Dwivedi stated that the maharaja thought of convening a national assembly. He said: “He .[Maharaja] was still dreaming of independence. When the whole of J&K comes and when there is a plebiscite, they will decide whether to accede or not.”

Advocate V. Giri’s submissions

Advocate V. Giri, appearing for intervenor All India Kashmiri Samaj, concurred to the arguments of Dwivedi in the aspect that no sovereignty was retained by J&K after the Constitution of India was enforced and the proclamation of Karan Singh which clarified the bounds of relationship of J&K with India.

He argued that no sovereign remained in J&K except what is mentioned in Article 370.

He also mentioned that the powers exercised by the President of India from time to time in India under Article 370 is also through the root of Article 370 itself.

So, to make an argument that the sovereignty was retained must be reflected in Article 370 which it does not, according to Giri. 

He said: “Why is there an argument to make Article 370 permanent? To confer any rights? Apparently not. Then what for? What is the entrenchment of right that petitioners are really concerned about? Once 370 goes and J&K integration is complete, the insignia of any sovereignty is a law making power. The law making power is with the Union and and the state”

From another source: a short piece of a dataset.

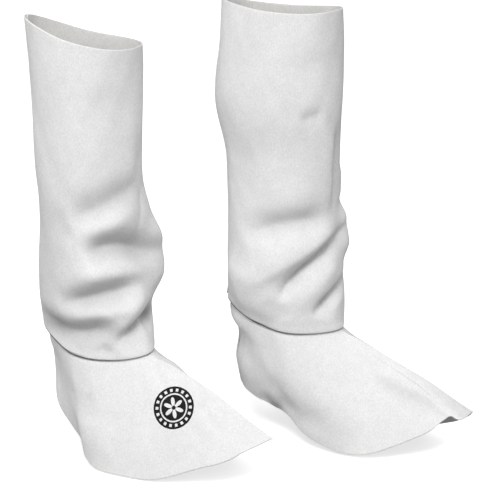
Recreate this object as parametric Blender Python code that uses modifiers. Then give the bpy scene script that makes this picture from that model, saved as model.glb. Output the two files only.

Further, Giri pointed out that the framers of the Constitution of India were aware of the fact that the Constituent Assembly of J&K is convened for a specific purpose and that it would have a natural death.

So, he asked: “Were they not aware that the recommendatory powers of the Constituent Assembly will be co-terminus?”

He said that no interpretative tool ushers an interpretation which suggests that Article 370 as a whole or Article 370(3) becomes inoperative once the proviso to Article 370(3) becomes inoperative.

Giri suggested that ideally the proviso to Article 370(3) could have been deleted after the dissolution of the Constituent Assembly. 

Giri will continue his arguments on Monday on federalism.